-- Problem statement --
Reproduce nothing but the closing run of lines: the line with "What OpenSCAD source" and each line that follows it to the end of the data.

-- Exercise inputs --
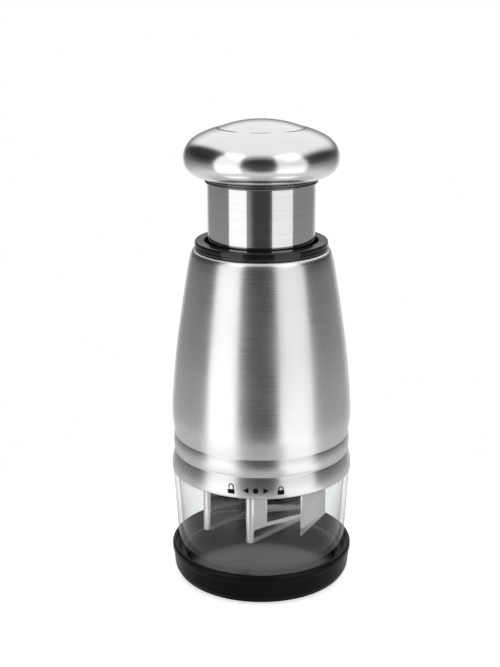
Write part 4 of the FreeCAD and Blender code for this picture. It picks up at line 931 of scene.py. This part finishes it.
drop = maths(sky, "POWER", fade(up, OVERHEAD, UNDERFOOT, 0.0, 1.0, "LINEAR"), DROP_CURVE)
walls = maths(sky, "ADD", product(drop, WALL_GREY), DARKEST)
walls = maths(sky, "MINIMUM", walls, fade(north, *FRONT_GAP, FRONT_GAP_LEVEL, 1.0))
print("nodes of the studio:", len(sky.nodes))

# %% The backdrop
LEAN_RIGHT, LEAN_LEFT = 0.42, 0.26
RIGHT_EDGE, LEFT_EDGE = (0.36, 0.66), (0.34, 0.52)
BACK_EDGE, LOW_EDGE = (-0.88, -0.36), (0.10, 0.45)
STRIP_LEVEL, BACKDROP_LEVEL = 0.27, 1.25
above = maths(sky, "MAXIMUM", up, 0.0)
to_the_right = maths(sky, "SUBTRACT", east, product(above, LEAN_RIGHT))
to_the_left = maths(sky, "SUBTRACT", product(east, -1.0), product(above, LEAN_LEFT))
sides = product(fade(to_the_right, *RIGHT_EDGE, 1.0, 0.0),
                fade(to_the_left, *LEFT_EDGE, 1.0, 0.0))
behind = product(sides, fade(north, *BACK_EDGE, 0.0, 1.0))
backdrop = product(behind, fade(up, *LOW_EDGE, STRIP_LEVEL, BACKDROP_LEVEL))
room = maths(sky, "MAXIMUM", walls, backdrop)
print("nodes with the backdrop:", len(sky.nodes))

# %% What the camera and the mirrors see as white
TABLE_EDGE, TABLE_LEVEL = (-0.06, 0.03), 0.7
rays = add_node(sky, "ShaderNodeLightPath")
seen = maths(sky, "MAXIMUM", rays.outputs["Is Camera Ray"],
             rays.outputs["Is Transmission Ray"])
table_behind = product(behind, fade(up, *TABLE_EDGE, TABLE_LEVEL, 0.0))
mirrored = product(rays.outputs["Is Glossy Ray"], table_behind)
glow = add_node(sky, "ShaderNodeMix", data_type="FLOAT")
sky.links.new(maths(sky, "MAXIMUM", seen, mirrored), glow.inputs[0])
sky.links.new(room, glow.inputs[2])
glow.inputs[3].default_value = 1.0
light = add_node(sky, "ShaderNodeBackground")
set_sockets(light, Color=(1.0, 1.0, 1.0, 1.0))
sky.links.new(glow.outputs[0], light.inputs["Strength"])
target = add_node(sky, "ShaderNodeOutputWorld")
sky.links.new(light.outputs[0], target.inputs["Surface"])
print("world nodes:", len(sky.nodes))

# %% [markdown]
# ## Soft boxes
#
# Each soft box is an area lamp three metres from the chopper. Its height and width decide how
# tall and how wide its white band is on the steel. The lamps stay out of the camera's sight.

# %% Two soft boxes
FAR, BOX_LOW, BOX_TOP = 3.0, -1.8, 4.6


def soft_box(name, azimuth, half_width, glow_level):
    """A tall soft box; the azimuth runs from the front to the right, in degrees."""
    let_go()
    angle = math.radians(azimuth)
    spot = (FAR * math.sin(angle), -FAR * math.cos(angle), (BOX_LOW + BOX_TOP) / 2.0)
    bpy.ops.object.light_add(type="AREA", location=spot,
                             rotation=(math.pi / 2, 0.0, angle))
    lamp = bpy.context.object
    lamp.name = name
    lamp.data.shape = "RECTANGLE"
    lamp.data.size = 2.0 * FAR * math.tan(math.radians(half_width))
    lamp.data.size_y = BOX_TOP - BOX_LOW
    lamp.data.energy = math.pi * glow_level * lamp.data.size * lamp.data.size_y
    lamp.visible_camera = False
    print(f"{name}: {lamp.data.size:.2f} by {lamp.data.size_y:.2f} m, "
          f"{lamp.data.energy:.1f} W")


soft_box("left_soft_box", -51.5, 20.5, 1.42)
soft_box("right_soft_box", 46.0, 23.5, 1.08)

# %% [markdown]
# ## The floor
#
# The chopper stands on a small pale disc. To the camera the disc is as white as the world
# round it, so its rim can't be seen, and it still takes the chopper's soft shadow. Mirrored
# in the steel, the floor shows two painted pools of light before the soft boxes: a glow
# that only mirror rays see, not light from the lamps.

# %% Floor
FLOOR_RADIUS = 0.2
let_go()
bpy.ops.mesh.primitive_circle_add(vertices=96, radius=FLOOR_RADIUS, fill_type="NGON",
                                  location=(0, 0, 0))
floor = bpy.context.object
floor.name = floor.data.name = "floor"
bpy.ops.object.mode_set(mode="EDIT")
bpy.ops.mesh.select_all(action="SELECT")
bpy.ops.mesh.inset(thickness=FLOOR_RADIUS / 2)
bpy.ops.object.mode_set(mode="OBJECT")
floor_finish, tree, shader = new_finish("pale_floor")
cloud = noise_of(tree, object_space(tree), 12.0, 2.0)
tree.links.new(two_colours(tree, cloud, (0.6, 0.6, 0.6), (0.63, 0.63, 0.63)),
               shader.inputs["Base Color"])
set_sockets(shader, Roughness=0.9, Specular_IOR_Level=0.2, Emission_Color=(1.0, 1.0, 1.0, 1.0))
print("floor radius", FLOOR_RADIUS, "m")

# %% The floor's own glow, and its two painted pools of light
# Painted light: for mirror rays the floor glows in two pools, in the bearings of the soft
# boxes and from about 0.1 m out.
SEEN_LEVEL, MIRRORED_LEVEL = 0.7, 0.12
PAINTED_POOL_LEVEL, OUTER_SHARE = 0.92, 0.9
POOL_INNER, POOL_OUTER, POOL_START = (0.40, 0.52), (1.15, 1.35), (0.09, 0.115)
path = add_node(tree, "ShaderNodeLightPath")
seen = maths(tree, "MAXIMUM", path.outputs["Is Camera Ray"],
             path.outputs["Is Transmission Ray"])
floor_x, floor_y, _, place = place_parts(tree)
bearing = maths(tree, "ARCTAN2", floor_x, maths(tree, "MULTIPLY", floor_y, -1.0))
aside = maths(tree, "ABSOLUTE", bearing)
# The painted pools of light: a mask by bearing towards each soft box.
painted_light_pools = maths(tree, "MULTIPLY", spread(tree, aside, 0.0, 1.0, *POOL_INNER),
              spread(tree, aside, OUTER_SHARE, 0.0, *POOL_OUTER))
reach = add_node(tree, "ShaderNodeVectorMath", operation="LENGTH")
tree.links.new(place, reach.inputs[0])
far_out = spread(tree, reach.outputs["Value"], 0.0, PAINTED_POOL_LEVEL, *POOL_START)
level = maths(tree, "MULTIPLY_ADD", painted_light_pools, far_out, MIRRORED_LEVEL)
# The floor glows white for the camera, and for mirror rays with the painted pools of light.
floor_glow_and_painted_pools = maths(tree, "MULTIPLY_ADD", path.outputs["Is Glossy Ray"], level,
                 maths(tree, "MULTIPLY", seen, SEEN_LEVEL))
tree.links.new(floor_glow_and_painted_pools, shader.inputs["Emission Strength"])
dress(floor, floor_finish)
print("floor nodes:", len(tree.nodes))

# %% [markdown]
# ## The camera
#
# The camera stands 0.6 m in front and 0.3 m up, and looks down by not quite 17 degrees. A
# long lens keeps the sides of the chamber nearly parallel. A small sideways shift puts the
# chopper a little right of the middle of the frame. Both are given in pixels of a picture
# 667 pixels high; Blender wants millimetres on the sensor, and a share of the height.

# %% Camera
CAMERA_BACK, CAMERA_UP, LOOK_DOWN = 0.5971, 0.3054, 16.58
SENSOR, PICTURE_HIGH = 36.0, 667.0
LENS_PIXELS, SHIFT_PIXELS = 1245.0, -11.4
let_go()
bpy.ops.object.camera_add(location=(0.0, -CAMERA_BACK, CAMERA_UP),
                          rotation=(math.radians(90.0 - LOOK_DOWN), 0.0, 0.0))
camera = bpy.context.object
camera.name = "camera"
camera.data.sensor_width = SENSOR
camera.data.lens = SENSOR * LENS_PIXELS / PICTURE_HIGH
camera.data.shift_x = SHIFT_PIXELS / PICTURE_HIGH
camera.data.clip_start = 0.01
bpy.context.scene.camera = camera
bpy.context.scene.view_settings.view_transform = "Standard"
print("lens", round(camera.data.lens, 2), "mm, shift", round(camera.data.shift_x, 4))

# %% [markdown]
# ## Finish
#
# The script ends in object mode with nothing selected.

# %% Finish
let_go()
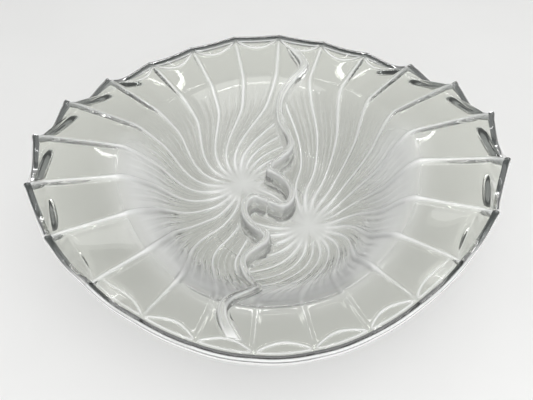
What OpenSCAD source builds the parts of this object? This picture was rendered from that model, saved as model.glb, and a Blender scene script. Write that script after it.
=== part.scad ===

-- Task output --
What OpenSCAD source builds the parts of this object? This picture was rendered from that model, saved as model.glb, and a Blender scene script. Write that script after it.
=== part.scad ===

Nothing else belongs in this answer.